Your objective: Return the listing below in full, with every line exactly as it is.

Given entries:
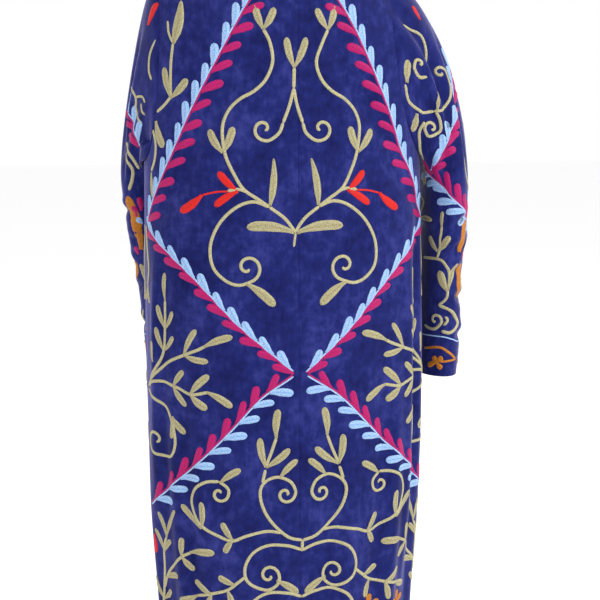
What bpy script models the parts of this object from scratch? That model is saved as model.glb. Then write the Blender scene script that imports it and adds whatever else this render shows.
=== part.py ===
"""Uzbek chapan robe in velvet, as it hangs on a wearer: seven cloth pieces round an empty hollow.

Metres, +Z up. The origin is the middle of the shoulder line, +X is the wearer's left and +Y the back.
Every piece is one cloth wall. The body is worked out from sections at a few heights, the armhole is a
curve on it, and each sleeve starts from the armhole's own points.
"""

import math
from collections import namedtuple

import bmesh
import bpy
import numpy as np

# Cloth and seams
WALL = 0.002
SEAM_GAP = 0.0003

# Cut of the robe
HEM_HEIGHT = -1.17
UNDERARM_HEIGHT = -0.35
NECK_HALF_WIDTH = 0.078
BACK_NECK_DEPTH = 0.056
FRONT_NECK_DEPTH = 0.088
FRONT_EDGE_GAP = 0.024
NECKBAND_HEIGHT = 0.030
NECKBAND_LEAN = 0.006
BAND_INSET = 1.5 * SEAM_GAP

# Shoulder line: its height is SHOULDER_TOP at the middle and falls by SHOULDER_FALL at SHOULDER_REACH
SHOULDER_TOP = 0.018
SHOULDER_FALL = 0.088
SHOULDER_REACH = 0.20
SHOULDER_BEND = 1.35

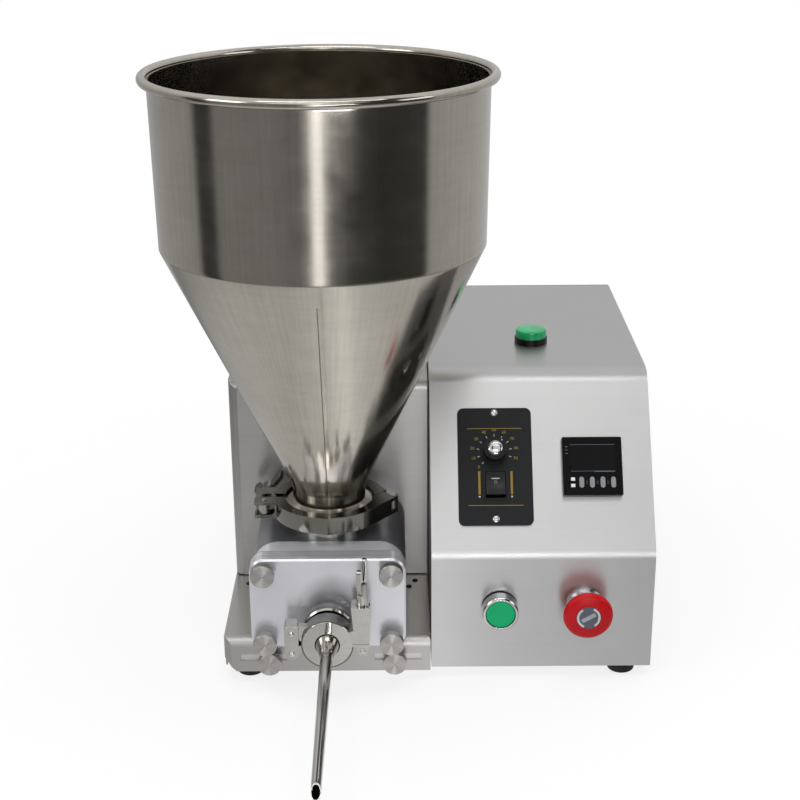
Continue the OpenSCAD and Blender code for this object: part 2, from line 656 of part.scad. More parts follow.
// --- clamp joints: flange faces meet a gasket at the joint plane ---
module ferrule(tube_r, flange_r, length) {
    back = (flange_r - tube_r) * tan(20);
    rotate_extrude() polygon([
        [tube_r - wall, 0], [tube_r, 0], [tube_r, length - flange_lip - back],
        [flange_r, length - flange_lip], [flange_r, length], [tube_r - wall, length]]);
}
module pump_ferrules() {
    color([0.75, 0.75, 0.75]) {
        foot = pump_z + pump_h / 2 - 6;
        translate([-pump_x, hopper_y, foot]) ferrule(neck_r, big_flange_r, joint_z - gasket_t / 2 - foot);
        translate([-pump_x, cover_y + 6, nozzle_z]) rotate([90, 0, 0])
            ferrule(small_tube_r, small_flange_r, cover_y + 6 - (joint_y + gasket_t / 2));
        translate([-pump_x, cover_y, nozzle_z]) rotate([90, 0, 0]) rotate_extrude() polygon([
            [small_tube_r - eps, 0], [collar_r, 0], [collar_r, collar_t - 1.2], [collar_r - 1.2, collar_t],
            [collar_r - 4, collar_t], [collar_r - 5.5, collar_t - 1.5], [small_tube_r - eps, collar_t - 1.5]]);
    }
}
module gasket_ring(tube_r, flange_r) {
    translate([0, 0, -gasket_t / 2]) difference() {
        cylinder(r = flange_r, h = gasket_t);
        translate([0, 0, -1]) cylinder(r = tube_r - wall, h = gasket_t + 2);
    }
}
module gaskets() {
    color([0.9, 0.9, 0.88]) {
        seal_rings();
        translate([-pump_x, hopper_y, joint_z]) gasket_ring(neck_r, big_flange_r);
        translate([-pump_x, joint_y, nozzle_z]) rotate([90, 0, 0]) gasket_ring(small_tube_r, small_flange_r);
    }
}

// A clamp in its own axes: z is the pipe's axis, the swing bolt is at -x and the hinge at +x.
// Fields: flange radius, lip radius, outside radius, bolt x, pivot y, lug top y, bolt radius, eye radius.
big_clamp = [big_flange_r, 36, 45, 52.7, -9, 16.6, 3, 4.2];
small_clamp = [small_flange_r, small_tube_r + 0.4, 20.3, 27.6, -6.4, 31.5, 2.3, 3.9];
flat_d = 14.7;                        // from the nozzle clamp's axis to its two lower flats
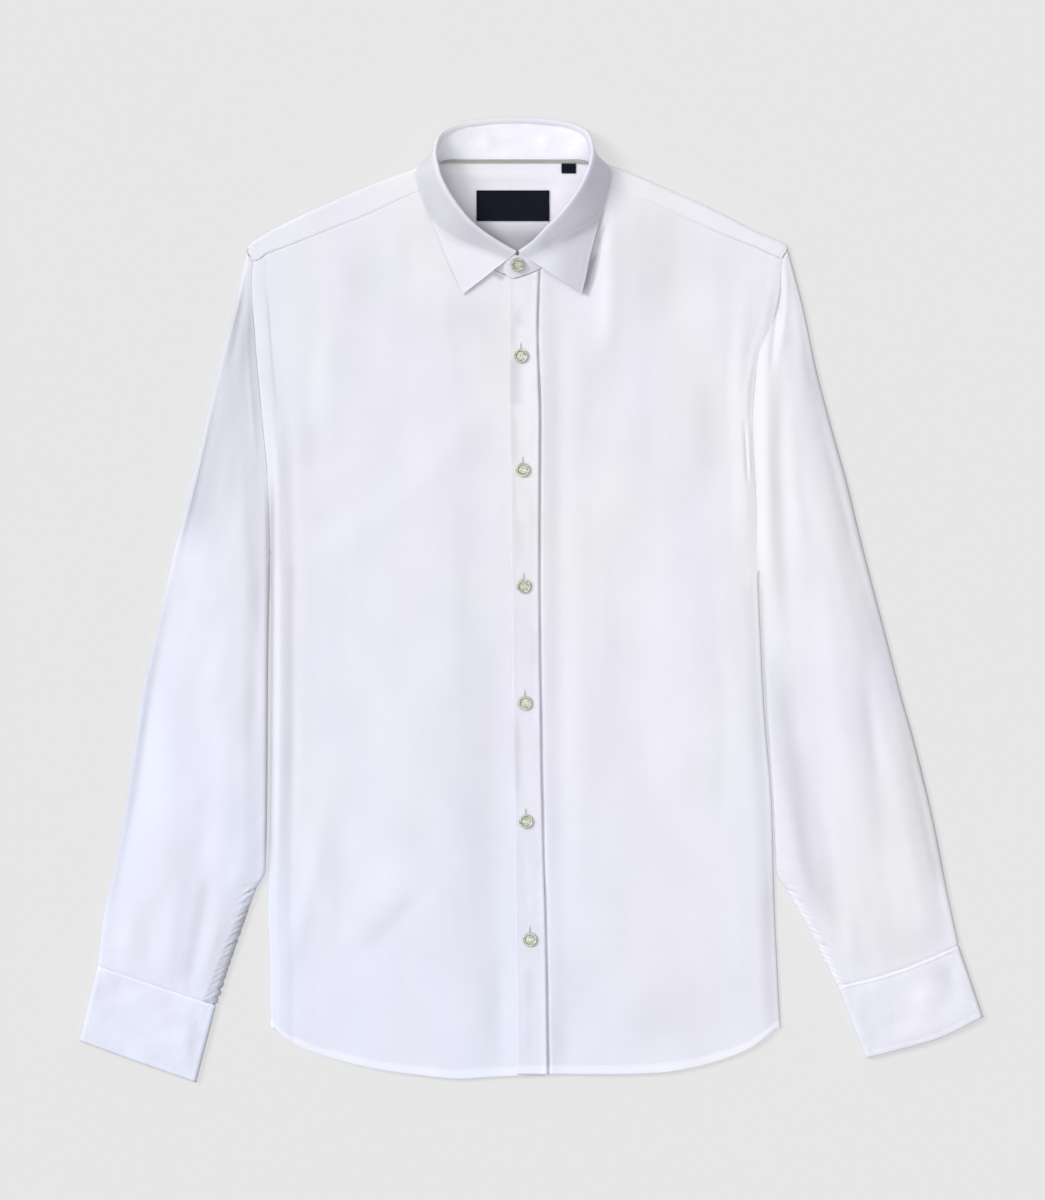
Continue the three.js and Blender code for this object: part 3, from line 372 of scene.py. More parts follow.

Correct output:
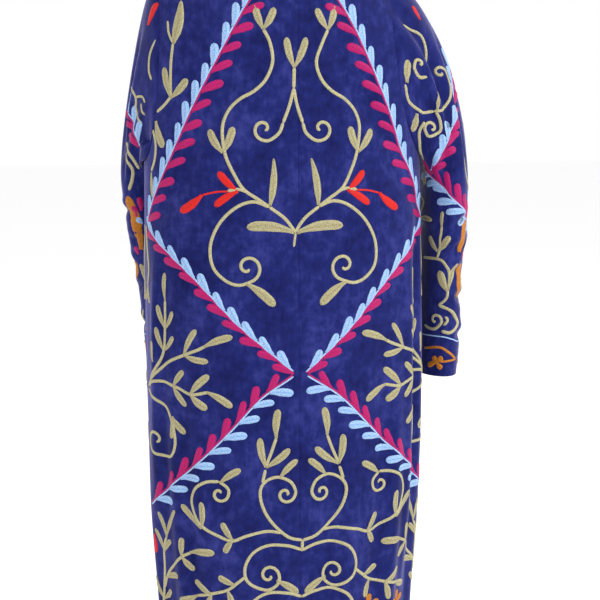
What bpy script models the parts of this object from scratch? That model is saved as model.glb. Then write the Blender scene script that imports it and adds whatever else this render shows.
=== part.py ===
"""Uzbek chapan robe in velvet, as it hangs on a wearer: seven cloth pieces round an empty hollow.

Metres, +Z up. The origin is the middle of the shoulder line, +X is the wearer's left and +Y the back.
Every piece is one cloth wall. The body is worked out from sections at a few heights, the armhole is a
curve on it, and each sleeve starts from the armhole's own points.
"""

import math
from collections import namedtuple

import bmesh
import bpy
import numpy as np

# Cloth and seams
WALL = 0.002
SEAM_GAP = 0.0003

# Cut of the robe
HEM_HEIGHT = -1.17
UNDERARM_HEIGHT = -0.35
NECK_HALF_WIDTH = 0.078
BACK_NECK_DEPTH = 0.056
FRONT_NECK_DEPTH = 0.088
FRONT_EDGE_GAP = 0.024
NECKBAND_HEIGHT = 0.030
NECKBAND_LEAN = 0.006
BAND_INSET = 1.5 * SEAM_GAP

# Shoulder line: its height is SHOULDER_TOP at the middle and falls by SHOULDER_FALL at SHOULDER_REACH
SHOULDER_TOP = 0.018
SHOULDER_FALL = 0.088
SHOULDER_REACH = 0.20
SHOULDER_BEND = 1.35

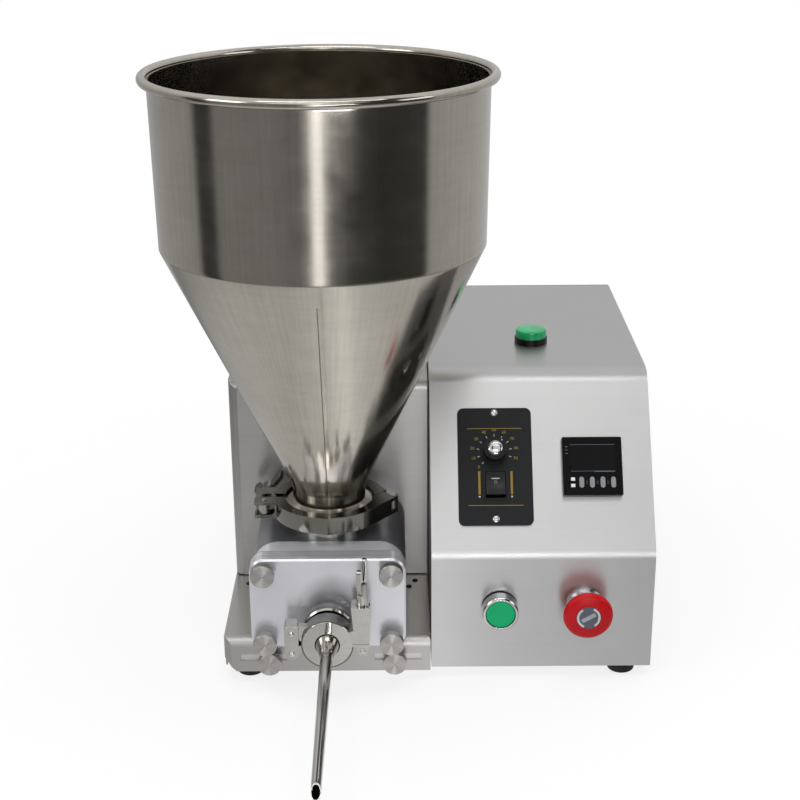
Continue the OpenSCAD and Blender code for this object: part 2, from line 656 of part.scad. More parts follow.
// --- clamp joints: flange faces meet a gasket at the joint plane ---
module ferrule(tube_r, flange_r, length) {
    back = (flange_r - tube_r) * tan(20);
    rotate_extrude() polygon([
        [tube_r - wall, 0], [tube_r, 0], [tube_r, length - flange_lip - back],
        [flange_r, length - flange_lip], [flange_r, length], [tube_r - wall, length]]);
}
module pump_ferrules() {
    color([0.75, 0.75, 0.75]) {
        foot = pump_z + pump_h / 2 - 6;
        translate([-pump_x, hopper_y, foot]) ferrule(neck_r, big_flange_r, joint_z - gasket_t / 2 - foot);
        translate([-pump_x, cover_y + 6, nozzle_z]) rotate([90, 0, 0])
            ferrule(small_tube_r, small_flange_r, cover_y + 6 - (joint_y + gasket_t / 2));
        translate([-pump_x, cover_y, nozzle_z]) rotate([90, 0, 0]) rotate_extrude() polygon([
            [small_tube_r - eps, 0], [collar_r, 0], [collar_r, collar_t - 1.2], [collar_r - 1.2, collar_t],
            [collar_r - 4, collar_t], [collar_r - 5.5, collar_t - 1.5], [small_tube_r - eps, collar_t - 1.5]]);
    }
}
module gasket_ring(tube_r, flange_r) {
    translate([0, 0, -gasket_t / 2]) difference() {
        cylinder(r = flange_r, h = gasket_t);
        translate([0, 0, -1]) cylinder(r = tube_r - wall, h = gasket_t + 2);
    }
}
module gaskets() {
    color([0.9, 0.9, 0.88]) {
        seal_rings();
        translate([-pump_x, hopper_y, joint_z]) gasket_ring(neck_r, big_flange_r);
        translate([-pump_x, joint_y, nozzle_z]) rotate([90, 0, 0]) gasket_ring(small_tube_r, small_flange_r);
    }
}

// A clamp in its own axes: z is the pipe's axis, the swing bolt is at -x and the hinge at +x.
// Fields: flange radius, lip radius, outside radius, bolt x, pivot y, lug top y, bolt radius, eye radius.
big_clamp = [big_flange_r, 36, 45, 52.7, -9, 16.6, 3, 4.2];
small_clamp = [small_flange_r, small_tube_r + 0.4, 20.3, 27.6, -6.4, 31.5, 2.3, 3.9];
flat_d = 14.7;                        // from the nozzle clamp's axis to its two lower flats
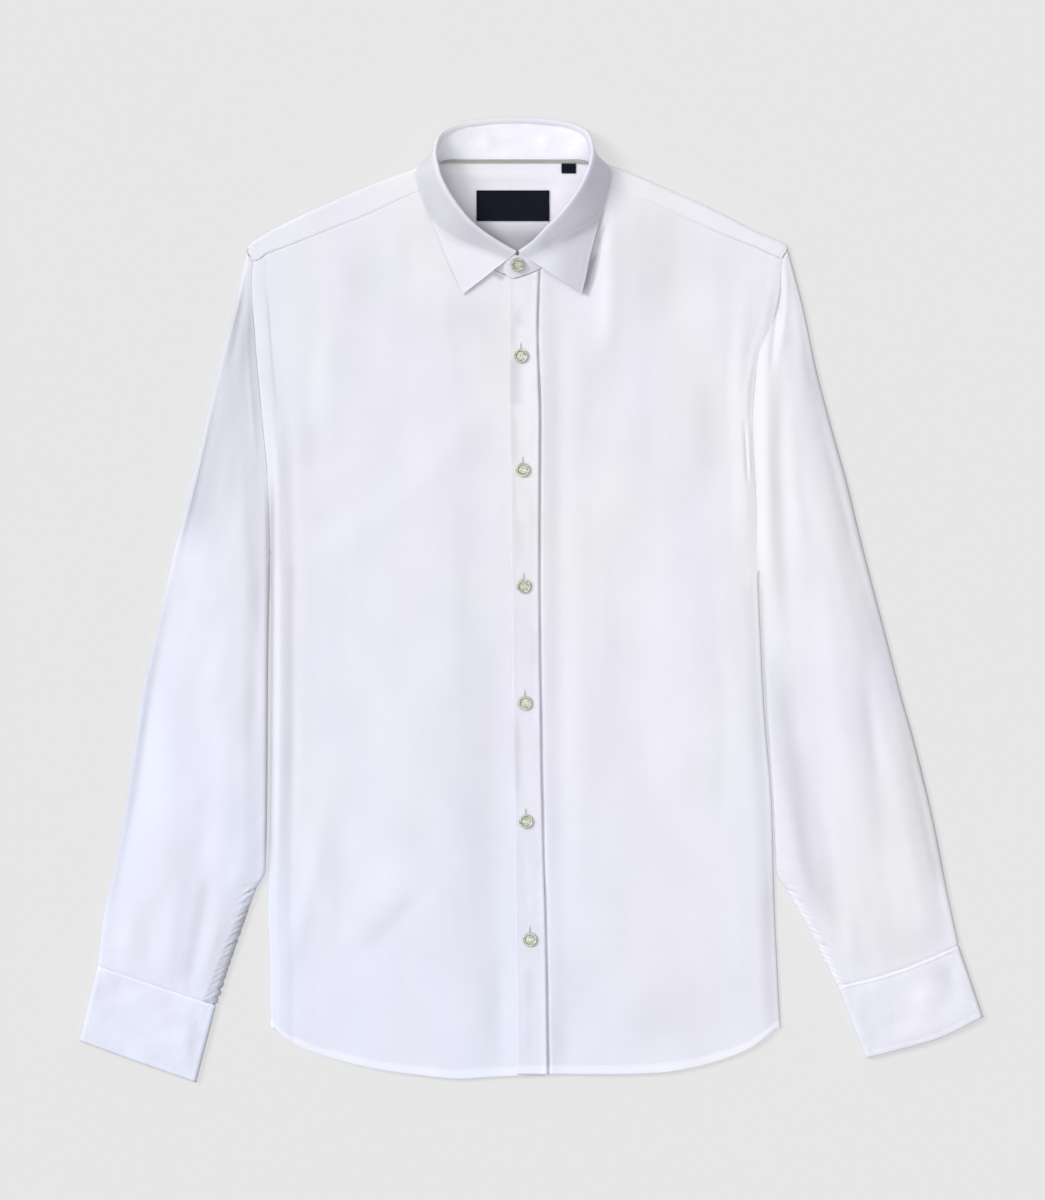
Continue the three.js and Blender code for this object: part 3, from line 372 of scene.py. More parts follow.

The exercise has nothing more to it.